The British presence in German short film festivals
Since 2008 I have undertaken annual surveys on prizes awarded at major short film festivals (published in the online magazine shortfilm.de), based on up to 1500 jury decisions at over 300 festivals and competitions, covering films from about 100 countries. On that database I did some number crunching to find out how films from the UK position themselves in the international field of short film production and succeed on a national level in Germany.
First, the not so good news is that the number of prizes awarded to British shorts declined during that period. In 2008 the UK had to surrender its first-place ranking to Germany, France and the USA. The most accolades by far were bestowed internationally on films made in France (119) and the USA (102). German films received 121 awards, putting them at the top of the list. The United Kingdom followed with 89. In most of the following years the UK only once reached the top three group again (in 2013).

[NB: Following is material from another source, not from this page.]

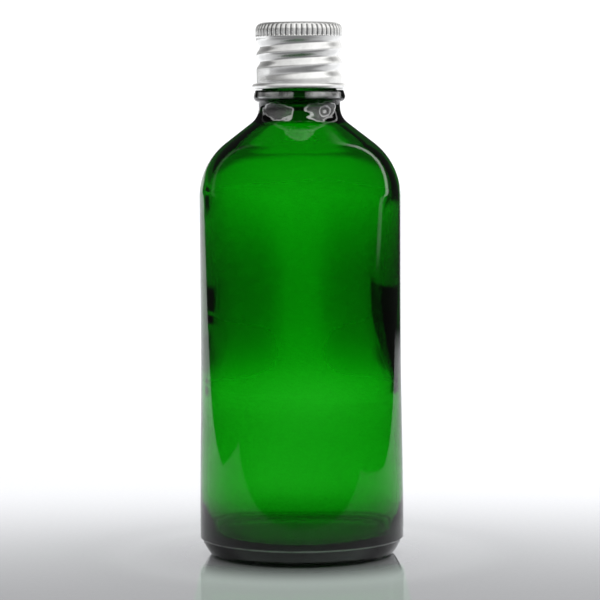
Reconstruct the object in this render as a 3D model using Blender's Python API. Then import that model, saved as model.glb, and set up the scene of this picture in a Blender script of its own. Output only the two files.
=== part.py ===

British films still reap kudos across the globe, but both festival participation numbers and festival triumphs, possibly also production output, are declining.
But here is the good news: in 2013 the film which accumulated most prizes internationally was the British fiction short The Mass of Men by Gabriel Gauchet. And, compared to successes in other countries, British films are regularly big winners in Germany. In 2013 and 2014 British shorts received about 20 awards at German festivals: UK films do really well in Germany!